In writing this post, I’ve reflected a lot on how creative activity is distributed in my life. Because I do have many creative hobbies that are and will stay part of my life: I cook, I crochet, I take photos, I write, I play guitar, I paint my nails… The difference between the three projects I’m setting down and the hobbies I just listed is the level of dedication and discipline required.

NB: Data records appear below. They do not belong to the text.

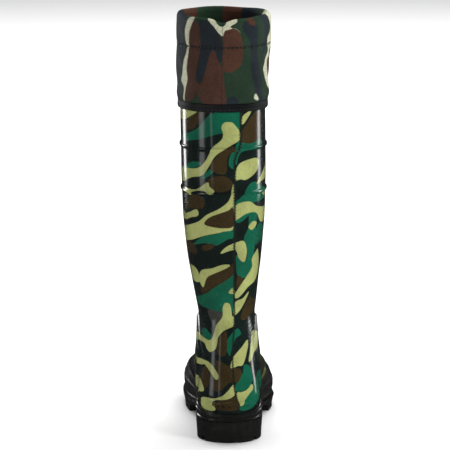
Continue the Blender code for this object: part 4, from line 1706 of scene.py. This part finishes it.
def ring_length(level: float) -> float:
    """Length round the form at a level, in metres.

    Args:
        level: Level in millimetres.

    Returns:
        Length in metres.
    """
    t = np.linspace(0.0, 2.0 * math.pi, 361)
    points = FORM.point(t, np.full(t.shape, level))
    return float(np.linalg.norm(np.diff(points, axis=0), axis=1).sum()) * MM


def main() -> None:
    """Build, dress and attach every piece."""
    logging.basicConfig(level=logging.INFO)
    looks = Wardrobe()
    pvc, black = looks.pvc.material(), looks.black.material()
    knit, upper = looks.knit.material(), looks.upper.material()
    tape, thread = looks.tape.material(), looks.thread.material()
    board, felt = looks.board.material(), looks.felt.material()
    boot, lining, cuff = MouldedBoot(), Lining(), FoldedUpper()

    pieces = (
        (boot.shell(), pvc, "camo_pvc", "leg_and_foot_shell", "boot"),
        (boot.sole_wall(), black, "black_pvc", "sole_wall", "boot"),
        (lining.sock(), knit, "camo_knit", "knit_sock_lining", "boot"),
        (lining.insole(), felt, "insole_felt", "removable_insole", "insole"),
        (cuff.sleeve(), upper, "camo_nylon", "upper_sleeve", "boot"),
        (cuff.flap(), upper, "camo_nylon", "upper_flap", None),
        (
            cuff.stitches("tuck_stitches", TUCK, TUCK_THREAD_OUT), thread,
            "dark_thread", "tuck_stitching", None,
        ),
        (cuff.seam_tape(), tape, "black_tape", "flap_seam_tape", None),
        (cuff.hem(), tape, "black_tape", "hem_binding", "hem"),
        (
            cuff.stitches("hem_stitches", HEM_LOW + 3.0, HEM_THREAD_OUT), thread,
            "dark_thread", "hem_stitching", "hem",
        ),
    )
    for piece, material, slot, node, body in pieces:
        dress(piece, material)
        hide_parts(node)
        if body is None:
            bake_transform(piece)
        else:
            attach(piece, body)
        faces = len(piece.data.polygons)
        LOG.info("built %s for %s: %d faces", piece.name, node, faces)

    round_flap = ring_length(470.0)

    for node, material in (
        ("outsole", black), ("insole_board", board),
        ("sock_back_seam", tape), ("sleeve_joint_tape", tape),
        ("sleeve_seam_tape", tape),
    ):
        dress(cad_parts[node], material)
        LOG.info("dressed %s", node)

    Studio().build()


if __name__ == "__main__":
    main()
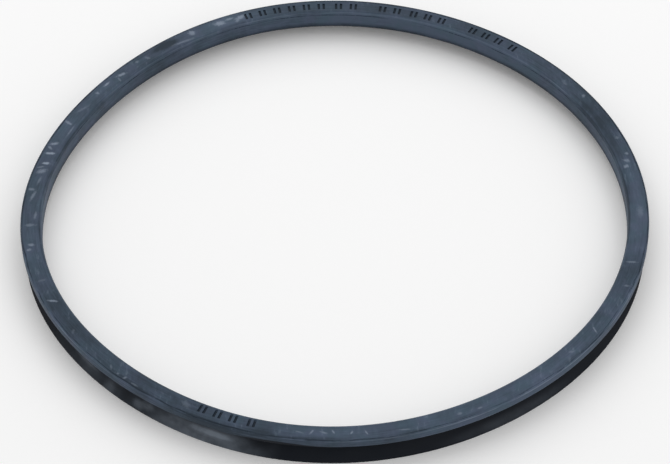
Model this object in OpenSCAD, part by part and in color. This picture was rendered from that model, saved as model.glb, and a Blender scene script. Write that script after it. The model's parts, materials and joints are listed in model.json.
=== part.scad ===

When you look at the people I mentioned above, many (although by no means all) are doing whatever creative project they’re doing for a living. And regardless of whether it’s their main source of income or not, the reason they produce such amazing podcasts, music and videos is that they pour their heart and soul into their work, putting in the time, money and energy required and making serious sacrifices in other parts of their life which I’m just not willing to make. And – and this is the point – which I don’t have to make.

I have a job. My “employer” is the North West Social Science Doctoral Training Program. My “boss” is my PhD supervisor. My “team” is made up of brilliant academics and students. I even have a desk in an office, for goodness’ sake! I have a job. And it’s time to start treating it like one.